__WORK REQUIRED__. For the material that follows, return exactly the lines from the one with "3), round(elbowY, 3))" through the one with "for node in", both ends included.

__Records with modeling code__.
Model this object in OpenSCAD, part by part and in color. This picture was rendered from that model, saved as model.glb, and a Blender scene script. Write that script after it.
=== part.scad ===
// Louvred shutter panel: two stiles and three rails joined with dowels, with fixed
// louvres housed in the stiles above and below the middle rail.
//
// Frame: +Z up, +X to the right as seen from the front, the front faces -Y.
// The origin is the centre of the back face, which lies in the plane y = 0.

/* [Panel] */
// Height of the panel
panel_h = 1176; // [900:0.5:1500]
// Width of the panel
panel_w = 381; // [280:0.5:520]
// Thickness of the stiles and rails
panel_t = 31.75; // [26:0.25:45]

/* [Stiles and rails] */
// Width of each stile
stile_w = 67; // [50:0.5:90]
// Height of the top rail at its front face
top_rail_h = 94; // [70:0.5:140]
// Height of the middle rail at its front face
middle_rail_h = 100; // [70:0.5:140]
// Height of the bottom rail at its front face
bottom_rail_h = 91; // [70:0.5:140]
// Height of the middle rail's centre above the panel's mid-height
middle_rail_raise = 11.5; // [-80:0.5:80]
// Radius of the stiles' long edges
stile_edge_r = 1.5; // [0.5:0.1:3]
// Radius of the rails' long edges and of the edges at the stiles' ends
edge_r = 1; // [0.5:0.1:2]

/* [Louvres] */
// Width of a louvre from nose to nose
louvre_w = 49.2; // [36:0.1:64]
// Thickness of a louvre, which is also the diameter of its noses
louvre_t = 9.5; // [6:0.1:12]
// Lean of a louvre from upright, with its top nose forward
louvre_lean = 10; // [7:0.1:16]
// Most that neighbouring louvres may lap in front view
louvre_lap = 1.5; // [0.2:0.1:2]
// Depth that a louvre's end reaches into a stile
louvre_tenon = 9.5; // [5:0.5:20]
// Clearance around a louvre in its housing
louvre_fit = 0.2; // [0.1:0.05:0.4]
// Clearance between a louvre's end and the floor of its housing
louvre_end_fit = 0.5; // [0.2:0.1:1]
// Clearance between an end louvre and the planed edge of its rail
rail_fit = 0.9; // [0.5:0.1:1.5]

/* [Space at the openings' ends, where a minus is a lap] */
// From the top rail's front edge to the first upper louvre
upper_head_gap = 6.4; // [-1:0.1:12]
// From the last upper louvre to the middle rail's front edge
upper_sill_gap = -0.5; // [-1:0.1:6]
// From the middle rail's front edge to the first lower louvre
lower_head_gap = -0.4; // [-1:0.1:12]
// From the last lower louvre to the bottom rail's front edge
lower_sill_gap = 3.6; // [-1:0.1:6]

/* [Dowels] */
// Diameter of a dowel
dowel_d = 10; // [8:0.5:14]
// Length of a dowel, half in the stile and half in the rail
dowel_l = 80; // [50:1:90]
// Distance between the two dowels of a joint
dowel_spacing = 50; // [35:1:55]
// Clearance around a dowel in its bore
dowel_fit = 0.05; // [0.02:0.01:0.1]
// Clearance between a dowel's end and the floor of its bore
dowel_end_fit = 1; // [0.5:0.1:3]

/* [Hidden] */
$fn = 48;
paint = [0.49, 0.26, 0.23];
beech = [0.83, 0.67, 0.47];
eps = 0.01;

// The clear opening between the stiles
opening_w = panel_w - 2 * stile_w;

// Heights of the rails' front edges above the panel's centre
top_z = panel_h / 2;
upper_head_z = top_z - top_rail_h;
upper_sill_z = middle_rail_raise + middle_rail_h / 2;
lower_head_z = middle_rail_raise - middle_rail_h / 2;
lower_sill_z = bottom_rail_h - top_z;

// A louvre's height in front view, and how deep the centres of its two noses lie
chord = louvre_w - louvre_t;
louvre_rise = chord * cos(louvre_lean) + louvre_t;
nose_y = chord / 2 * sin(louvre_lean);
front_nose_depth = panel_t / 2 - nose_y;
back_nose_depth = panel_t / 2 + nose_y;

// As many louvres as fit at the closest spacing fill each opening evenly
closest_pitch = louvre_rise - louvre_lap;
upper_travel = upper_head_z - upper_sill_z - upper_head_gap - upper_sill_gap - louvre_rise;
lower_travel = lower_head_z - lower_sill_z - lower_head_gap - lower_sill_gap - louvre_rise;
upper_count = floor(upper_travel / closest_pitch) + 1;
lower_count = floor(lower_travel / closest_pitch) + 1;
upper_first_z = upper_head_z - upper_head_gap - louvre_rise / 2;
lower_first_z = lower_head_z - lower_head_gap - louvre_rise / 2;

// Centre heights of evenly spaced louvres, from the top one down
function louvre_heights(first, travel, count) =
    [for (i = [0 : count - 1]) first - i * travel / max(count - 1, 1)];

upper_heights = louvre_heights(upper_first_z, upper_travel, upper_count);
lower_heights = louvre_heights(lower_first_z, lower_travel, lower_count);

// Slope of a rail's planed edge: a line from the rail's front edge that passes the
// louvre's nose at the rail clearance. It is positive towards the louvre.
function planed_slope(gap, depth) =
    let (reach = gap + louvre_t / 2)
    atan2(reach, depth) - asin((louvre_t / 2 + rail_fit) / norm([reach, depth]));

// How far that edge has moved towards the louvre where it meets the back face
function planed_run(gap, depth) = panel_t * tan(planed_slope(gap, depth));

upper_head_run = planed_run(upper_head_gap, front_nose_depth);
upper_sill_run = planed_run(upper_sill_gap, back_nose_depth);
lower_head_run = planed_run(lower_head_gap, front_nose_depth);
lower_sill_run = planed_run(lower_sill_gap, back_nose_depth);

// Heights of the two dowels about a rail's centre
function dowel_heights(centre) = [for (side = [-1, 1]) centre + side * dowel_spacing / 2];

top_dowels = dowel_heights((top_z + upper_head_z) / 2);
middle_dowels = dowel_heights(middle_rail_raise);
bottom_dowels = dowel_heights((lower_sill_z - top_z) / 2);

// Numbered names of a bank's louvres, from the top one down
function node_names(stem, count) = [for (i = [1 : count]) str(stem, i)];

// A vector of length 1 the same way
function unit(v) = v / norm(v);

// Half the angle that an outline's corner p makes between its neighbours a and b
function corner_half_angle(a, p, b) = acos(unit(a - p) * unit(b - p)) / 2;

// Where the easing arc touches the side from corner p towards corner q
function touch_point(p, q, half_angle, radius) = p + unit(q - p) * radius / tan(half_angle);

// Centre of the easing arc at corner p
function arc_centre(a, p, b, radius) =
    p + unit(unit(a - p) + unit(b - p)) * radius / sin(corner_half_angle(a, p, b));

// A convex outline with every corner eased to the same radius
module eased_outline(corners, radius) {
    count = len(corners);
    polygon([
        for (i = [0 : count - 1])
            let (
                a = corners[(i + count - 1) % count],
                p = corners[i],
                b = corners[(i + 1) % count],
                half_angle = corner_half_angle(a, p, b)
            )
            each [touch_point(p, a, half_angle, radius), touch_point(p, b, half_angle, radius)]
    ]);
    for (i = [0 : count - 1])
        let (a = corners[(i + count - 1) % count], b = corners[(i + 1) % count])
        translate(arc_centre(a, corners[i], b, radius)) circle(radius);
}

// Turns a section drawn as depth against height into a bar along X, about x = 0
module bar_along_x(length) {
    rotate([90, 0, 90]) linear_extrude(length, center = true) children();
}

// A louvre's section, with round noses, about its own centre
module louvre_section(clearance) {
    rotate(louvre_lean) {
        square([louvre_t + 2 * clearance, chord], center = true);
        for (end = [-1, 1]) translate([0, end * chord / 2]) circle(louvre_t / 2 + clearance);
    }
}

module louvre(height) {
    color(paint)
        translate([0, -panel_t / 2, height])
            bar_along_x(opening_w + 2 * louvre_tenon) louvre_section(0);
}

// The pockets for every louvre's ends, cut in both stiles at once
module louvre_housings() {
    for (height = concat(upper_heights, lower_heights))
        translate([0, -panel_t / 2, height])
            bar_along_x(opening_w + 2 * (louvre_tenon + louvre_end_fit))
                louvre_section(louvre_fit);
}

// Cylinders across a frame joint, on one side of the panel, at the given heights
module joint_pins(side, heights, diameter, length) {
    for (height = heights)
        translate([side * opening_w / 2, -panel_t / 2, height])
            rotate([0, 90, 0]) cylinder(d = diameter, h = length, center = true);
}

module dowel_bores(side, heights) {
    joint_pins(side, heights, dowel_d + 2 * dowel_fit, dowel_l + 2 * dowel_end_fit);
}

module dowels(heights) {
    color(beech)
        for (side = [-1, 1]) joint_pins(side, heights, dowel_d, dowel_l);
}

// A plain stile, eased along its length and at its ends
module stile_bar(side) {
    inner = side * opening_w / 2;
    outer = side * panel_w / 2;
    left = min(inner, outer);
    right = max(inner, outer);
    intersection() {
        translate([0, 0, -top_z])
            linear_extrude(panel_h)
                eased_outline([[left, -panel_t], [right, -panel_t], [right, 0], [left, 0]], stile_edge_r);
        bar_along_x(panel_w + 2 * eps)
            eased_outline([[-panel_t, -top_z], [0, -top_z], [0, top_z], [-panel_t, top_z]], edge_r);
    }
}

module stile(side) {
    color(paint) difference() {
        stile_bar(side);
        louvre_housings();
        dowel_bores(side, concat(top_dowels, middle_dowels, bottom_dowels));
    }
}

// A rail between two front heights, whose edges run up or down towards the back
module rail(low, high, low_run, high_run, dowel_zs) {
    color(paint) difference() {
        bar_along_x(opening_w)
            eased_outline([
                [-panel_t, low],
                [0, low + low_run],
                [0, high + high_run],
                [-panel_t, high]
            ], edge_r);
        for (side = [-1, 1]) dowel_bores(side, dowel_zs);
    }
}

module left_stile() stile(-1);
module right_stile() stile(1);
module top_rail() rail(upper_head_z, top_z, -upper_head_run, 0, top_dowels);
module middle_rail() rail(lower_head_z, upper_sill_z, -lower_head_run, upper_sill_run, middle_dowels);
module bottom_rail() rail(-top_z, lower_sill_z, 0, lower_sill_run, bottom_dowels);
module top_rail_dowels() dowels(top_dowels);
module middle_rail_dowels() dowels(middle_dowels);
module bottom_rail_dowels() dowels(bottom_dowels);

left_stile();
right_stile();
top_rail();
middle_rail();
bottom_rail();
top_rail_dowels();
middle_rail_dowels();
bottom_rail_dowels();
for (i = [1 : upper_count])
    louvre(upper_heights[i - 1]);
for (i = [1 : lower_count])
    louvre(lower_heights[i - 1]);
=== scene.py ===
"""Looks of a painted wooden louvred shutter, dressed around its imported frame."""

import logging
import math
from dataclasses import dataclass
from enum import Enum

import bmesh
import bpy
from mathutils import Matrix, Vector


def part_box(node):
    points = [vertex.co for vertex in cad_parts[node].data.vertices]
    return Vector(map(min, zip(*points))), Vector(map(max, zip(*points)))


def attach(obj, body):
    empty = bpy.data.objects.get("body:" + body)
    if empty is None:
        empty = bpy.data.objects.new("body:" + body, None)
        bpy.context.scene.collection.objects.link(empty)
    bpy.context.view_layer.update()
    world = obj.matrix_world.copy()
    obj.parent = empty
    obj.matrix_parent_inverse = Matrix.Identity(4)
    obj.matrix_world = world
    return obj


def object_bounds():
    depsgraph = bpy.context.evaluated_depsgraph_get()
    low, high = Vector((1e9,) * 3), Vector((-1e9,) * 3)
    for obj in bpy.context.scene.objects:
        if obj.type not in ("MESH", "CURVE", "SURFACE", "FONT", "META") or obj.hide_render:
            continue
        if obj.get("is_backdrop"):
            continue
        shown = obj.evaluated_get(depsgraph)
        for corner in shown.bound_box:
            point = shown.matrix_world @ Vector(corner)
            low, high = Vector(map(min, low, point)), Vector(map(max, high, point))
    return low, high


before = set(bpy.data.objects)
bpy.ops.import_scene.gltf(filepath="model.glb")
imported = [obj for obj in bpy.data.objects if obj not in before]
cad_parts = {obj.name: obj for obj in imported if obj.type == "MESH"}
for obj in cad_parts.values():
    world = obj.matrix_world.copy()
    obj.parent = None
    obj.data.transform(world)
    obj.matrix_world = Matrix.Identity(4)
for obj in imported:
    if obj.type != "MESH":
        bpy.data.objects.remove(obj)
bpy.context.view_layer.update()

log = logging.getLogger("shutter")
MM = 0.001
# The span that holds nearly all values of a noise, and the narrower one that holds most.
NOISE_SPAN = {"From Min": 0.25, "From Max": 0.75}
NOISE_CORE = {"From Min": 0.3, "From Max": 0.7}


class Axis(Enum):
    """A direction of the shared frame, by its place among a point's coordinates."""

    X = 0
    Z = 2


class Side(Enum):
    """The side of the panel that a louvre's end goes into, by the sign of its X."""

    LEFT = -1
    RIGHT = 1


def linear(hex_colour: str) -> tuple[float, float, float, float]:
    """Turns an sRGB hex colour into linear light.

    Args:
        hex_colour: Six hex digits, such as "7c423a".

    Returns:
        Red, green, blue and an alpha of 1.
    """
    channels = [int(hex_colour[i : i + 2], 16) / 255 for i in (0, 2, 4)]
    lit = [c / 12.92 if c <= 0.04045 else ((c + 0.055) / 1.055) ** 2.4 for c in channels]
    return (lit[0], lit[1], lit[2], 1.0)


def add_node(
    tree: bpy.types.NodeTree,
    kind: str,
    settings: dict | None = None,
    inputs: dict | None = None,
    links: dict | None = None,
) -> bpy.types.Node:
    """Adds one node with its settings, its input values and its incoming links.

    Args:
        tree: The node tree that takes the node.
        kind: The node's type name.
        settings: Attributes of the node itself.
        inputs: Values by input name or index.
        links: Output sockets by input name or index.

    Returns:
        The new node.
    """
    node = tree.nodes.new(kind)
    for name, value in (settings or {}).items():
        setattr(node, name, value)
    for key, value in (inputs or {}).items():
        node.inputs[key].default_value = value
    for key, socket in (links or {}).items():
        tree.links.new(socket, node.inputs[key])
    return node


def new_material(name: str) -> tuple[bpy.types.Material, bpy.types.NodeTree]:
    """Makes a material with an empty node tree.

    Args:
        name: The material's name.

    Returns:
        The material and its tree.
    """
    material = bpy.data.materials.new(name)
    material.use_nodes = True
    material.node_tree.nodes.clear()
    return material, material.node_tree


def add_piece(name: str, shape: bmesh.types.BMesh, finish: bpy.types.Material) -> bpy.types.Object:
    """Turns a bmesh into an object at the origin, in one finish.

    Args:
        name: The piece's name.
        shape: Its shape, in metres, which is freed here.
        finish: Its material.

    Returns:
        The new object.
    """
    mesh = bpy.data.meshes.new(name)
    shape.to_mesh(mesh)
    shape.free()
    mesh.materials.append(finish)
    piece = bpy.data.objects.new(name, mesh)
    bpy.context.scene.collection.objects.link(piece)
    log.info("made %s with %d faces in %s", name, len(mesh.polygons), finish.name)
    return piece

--

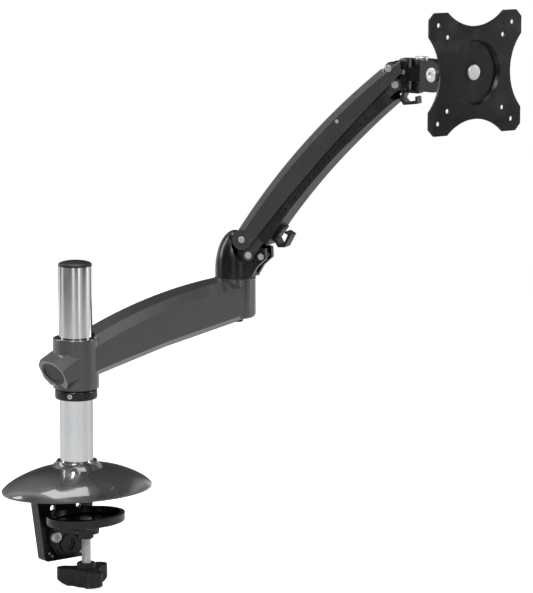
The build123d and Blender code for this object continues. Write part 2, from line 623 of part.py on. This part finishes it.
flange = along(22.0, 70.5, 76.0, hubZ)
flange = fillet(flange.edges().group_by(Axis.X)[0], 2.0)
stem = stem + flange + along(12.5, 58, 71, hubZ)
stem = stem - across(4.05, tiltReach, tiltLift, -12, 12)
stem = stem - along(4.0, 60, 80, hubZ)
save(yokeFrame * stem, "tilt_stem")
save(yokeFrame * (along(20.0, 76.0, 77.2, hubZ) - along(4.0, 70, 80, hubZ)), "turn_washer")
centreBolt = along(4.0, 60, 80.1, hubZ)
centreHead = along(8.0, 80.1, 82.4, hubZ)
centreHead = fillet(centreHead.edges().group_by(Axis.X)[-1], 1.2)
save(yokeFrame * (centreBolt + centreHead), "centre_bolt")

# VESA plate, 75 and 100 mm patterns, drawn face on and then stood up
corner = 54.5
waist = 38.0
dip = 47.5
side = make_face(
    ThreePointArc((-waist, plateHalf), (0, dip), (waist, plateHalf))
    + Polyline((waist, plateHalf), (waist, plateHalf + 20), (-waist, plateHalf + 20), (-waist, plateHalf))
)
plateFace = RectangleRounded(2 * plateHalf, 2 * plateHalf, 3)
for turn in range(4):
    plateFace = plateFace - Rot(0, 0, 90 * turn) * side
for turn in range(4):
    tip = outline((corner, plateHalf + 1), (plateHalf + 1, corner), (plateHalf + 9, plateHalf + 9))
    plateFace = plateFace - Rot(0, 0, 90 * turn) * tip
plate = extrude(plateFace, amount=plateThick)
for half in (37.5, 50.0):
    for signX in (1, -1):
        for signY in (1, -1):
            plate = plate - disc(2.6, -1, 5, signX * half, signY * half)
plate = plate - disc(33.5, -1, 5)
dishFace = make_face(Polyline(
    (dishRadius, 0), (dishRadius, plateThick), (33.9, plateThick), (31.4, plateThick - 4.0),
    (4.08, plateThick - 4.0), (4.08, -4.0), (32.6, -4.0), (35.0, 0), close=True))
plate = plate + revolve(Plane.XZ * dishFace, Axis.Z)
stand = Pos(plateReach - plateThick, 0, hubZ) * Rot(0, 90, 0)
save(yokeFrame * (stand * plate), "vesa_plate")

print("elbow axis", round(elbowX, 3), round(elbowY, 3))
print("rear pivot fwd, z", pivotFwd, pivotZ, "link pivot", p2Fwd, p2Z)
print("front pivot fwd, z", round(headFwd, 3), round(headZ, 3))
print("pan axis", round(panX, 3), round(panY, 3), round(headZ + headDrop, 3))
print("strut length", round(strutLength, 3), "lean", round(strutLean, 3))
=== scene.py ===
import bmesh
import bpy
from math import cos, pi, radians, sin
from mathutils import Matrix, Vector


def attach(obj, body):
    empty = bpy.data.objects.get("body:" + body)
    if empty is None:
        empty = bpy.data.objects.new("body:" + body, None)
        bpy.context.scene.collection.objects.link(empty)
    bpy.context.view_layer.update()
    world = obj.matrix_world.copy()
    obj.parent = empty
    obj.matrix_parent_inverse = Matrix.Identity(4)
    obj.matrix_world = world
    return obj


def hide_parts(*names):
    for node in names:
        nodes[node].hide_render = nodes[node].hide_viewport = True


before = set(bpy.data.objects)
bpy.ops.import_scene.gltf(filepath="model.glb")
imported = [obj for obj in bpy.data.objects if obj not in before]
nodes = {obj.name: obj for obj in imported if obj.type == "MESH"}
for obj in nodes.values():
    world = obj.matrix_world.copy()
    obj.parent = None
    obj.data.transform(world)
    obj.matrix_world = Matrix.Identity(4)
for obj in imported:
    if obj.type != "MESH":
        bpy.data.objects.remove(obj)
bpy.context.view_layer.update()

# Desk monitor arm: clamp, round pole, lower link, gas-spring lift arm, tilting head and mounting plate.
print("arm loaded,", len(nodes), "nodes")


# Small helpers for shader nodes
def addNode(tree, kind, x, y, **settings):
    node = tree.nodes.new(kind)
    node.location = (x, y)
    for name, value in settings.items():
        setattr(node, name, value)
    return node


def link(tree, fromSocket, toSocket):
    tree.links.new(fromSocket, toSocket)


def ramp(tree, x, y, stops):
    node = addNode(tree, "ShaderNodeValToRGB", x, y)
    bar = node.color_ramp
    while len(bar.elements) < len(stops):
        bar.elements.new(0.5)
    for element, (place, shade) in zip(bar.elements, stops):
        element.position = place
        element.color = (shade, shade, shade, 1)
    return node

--

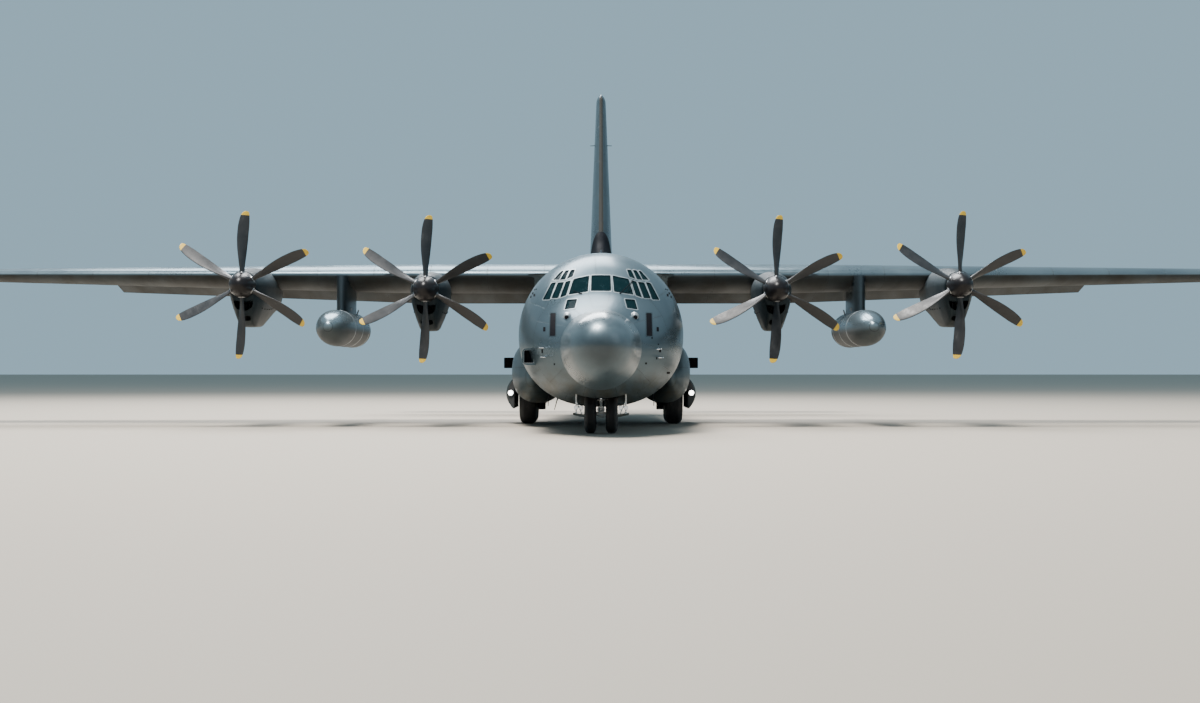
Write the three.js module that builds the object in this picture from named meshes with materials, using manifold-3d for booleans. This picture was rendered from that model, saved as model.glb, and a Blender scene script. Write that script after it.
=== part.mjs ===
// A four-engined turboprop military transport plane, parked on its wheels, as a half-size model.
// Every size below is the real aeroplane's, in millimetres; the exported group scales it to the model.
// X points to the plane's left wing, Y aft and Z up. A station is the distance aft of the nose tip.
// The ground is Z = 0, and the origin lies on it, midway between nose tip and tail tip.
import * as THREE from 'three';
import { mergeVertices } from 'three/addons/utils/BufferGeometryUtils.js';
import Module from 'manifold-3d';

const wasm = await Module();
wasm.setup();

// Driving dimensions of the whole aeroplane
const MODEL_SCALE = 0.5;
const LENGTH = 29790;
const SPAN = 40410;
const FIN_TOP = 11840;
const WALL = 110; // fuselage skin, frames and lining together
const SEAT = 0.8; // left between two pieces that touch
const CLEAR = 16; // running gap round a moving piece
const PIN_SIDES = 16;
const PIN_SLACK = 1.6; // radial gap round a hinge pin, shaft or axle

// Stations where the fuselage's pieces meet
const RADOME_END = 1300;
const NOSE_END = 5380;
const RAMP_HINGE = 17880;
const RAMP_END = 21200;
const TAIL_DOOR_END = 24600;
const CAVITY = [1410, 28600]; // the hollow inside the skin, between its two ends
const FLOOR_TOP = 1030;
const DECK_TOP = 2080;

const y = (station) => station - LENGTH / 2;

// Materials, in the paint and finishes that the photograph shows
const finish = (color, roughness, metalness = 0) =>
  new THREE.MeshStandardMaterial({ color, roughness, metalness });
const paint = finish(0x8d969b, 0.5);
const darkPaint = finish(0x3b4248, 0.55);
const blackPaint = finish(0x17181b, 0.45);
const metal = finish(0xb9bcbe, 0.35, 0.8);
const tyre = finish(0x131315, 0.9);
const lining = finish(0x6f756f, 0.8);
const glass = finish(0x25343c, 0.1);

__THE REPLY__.
print("elbow axis", round(elbowX, 3), round(elbowY, 3))
print("rear pivot fwd, z", pivotFwd, pivotZ, "link pivot", p2Fwd, p2Z)
print("front pivot fwd, z", round(headFwd, 3), round(headZ, 3))
print("pan axis", round(panX, 3), round(panY, 3), round(headZ + headDrop, 3))
print("strut length", round(strutLength, 3), "lean", round(strutLean, 3))
=== scene.py ===
import bmesh
import bpy
from math import cos, pi, radians, sin
from mathutils import Matrix, Vector


def attach(obj, body):
    empty = bpy.data.objects.get("body:" + body)
    if empty is None:
        empty = bpy.data.objects.new("body:" + body, None)
        bpy.context.scene.collection.objects.link(empty)
    bpy.context.view_layer.update()
    world = obj.matrix_world.copy()
    obj.parent = empty
    obj.matrix_parent_inverse = Matrix.Identity(4)
    obj.matrix_world = world
    return obj


def hide_parts(*names):
    for node in names:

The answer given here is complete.